Car breakers in the South West say they are being targeted by criminals seeking to avoid paying congestion charges in central London.
Criminals have visited breakers' yards to get vehicle details
Vehicle dismantlers in the region are reporting a marked increase in car cloning since the charges came in.
The practice involves using the number plates of scrapped vehicles to avoid being caught for not paying the charge.
Transport for London, which operates the charge, has made more than 100 arrests in connection with car cloning.
Drivers going into the congestion charge area of London have to pay £5 per day by telephone, text message, post, internet, or in person at a retail outlet.

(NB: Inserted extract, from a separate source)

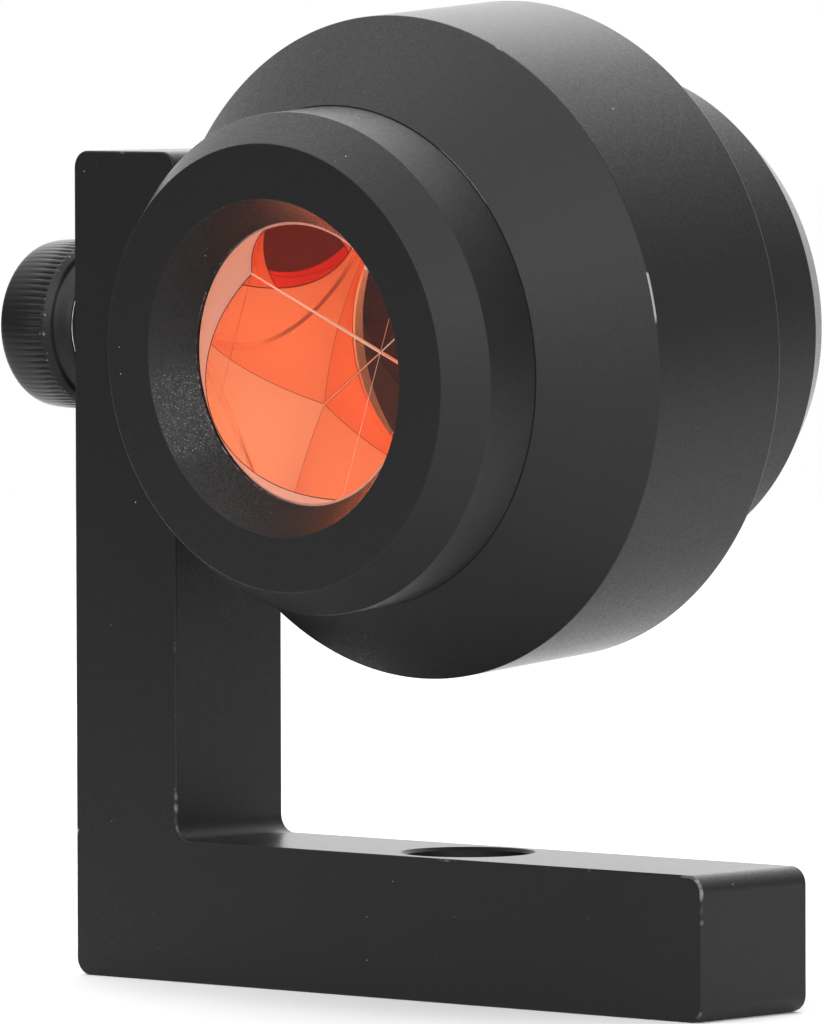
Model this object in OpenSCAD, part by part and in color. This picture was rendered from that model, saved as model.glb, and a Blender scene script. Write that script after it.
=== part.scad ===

The scheme is policed by cameras on roads around the centre of the city which read car registration plates.
If, by the end of the day, people fail to pay the congestion charge, then a fine is issued.

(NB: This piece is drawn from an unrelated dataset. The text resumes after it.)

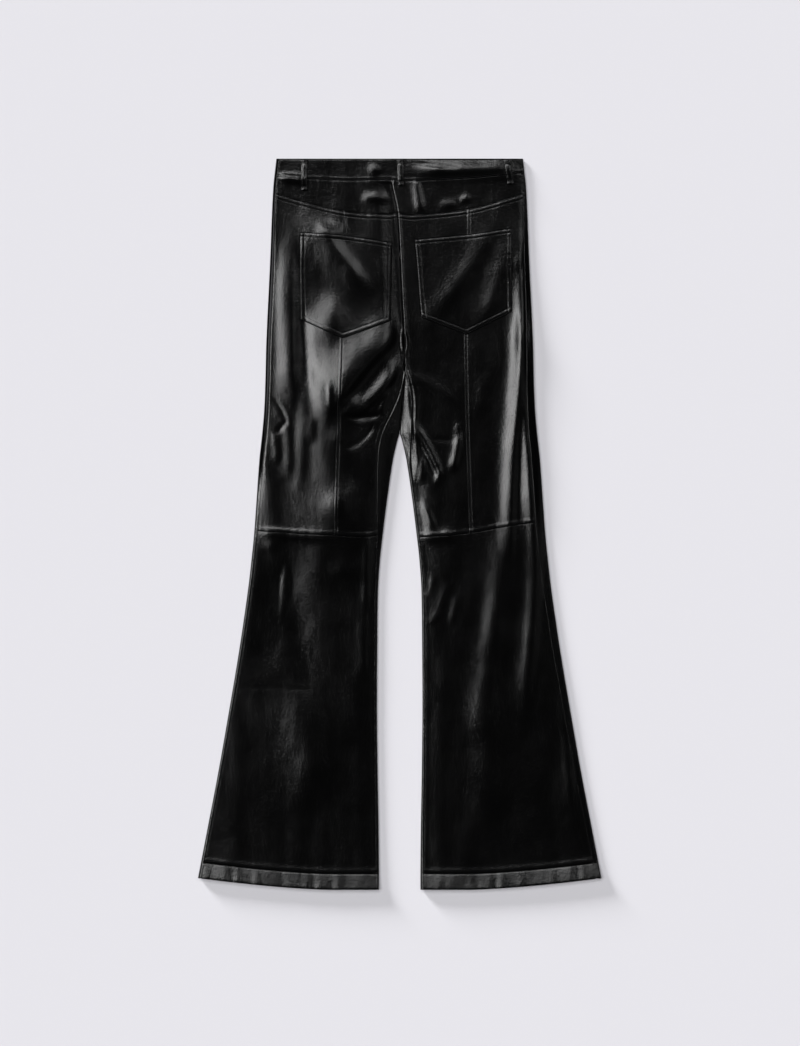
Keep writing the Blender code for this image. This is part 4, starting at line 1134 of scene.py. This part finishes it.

But if false number plates are used, that fine never reaches its intended destination.
The first staff at Kirton Motor Spares in Crediton, Devon, knew of any criminal activity was when they got a phone call from Scotland Yard.
Graham Holmes said: "They told us that they'd caught a gentleman with a vehicle the same colour and with the same registration number as one we had.
"Apparently he'd been a previous customer of ours who had come down from Wales to buy parts from for another vehicle."
Chief Inspector Ian Aspinall of Devon and Cornwall Police said: "I've no doubt it has increased the problem of cloned number plates.
"But anyone who has cloned a plate just to save a few bob on going through London really has to question why they are doing it.
"The penalties are really severe and they'll end paying a lot more than just a £5 congestion charge if they get arrested."
Transport for London said it was working closely with police to keep such vehicles off the road.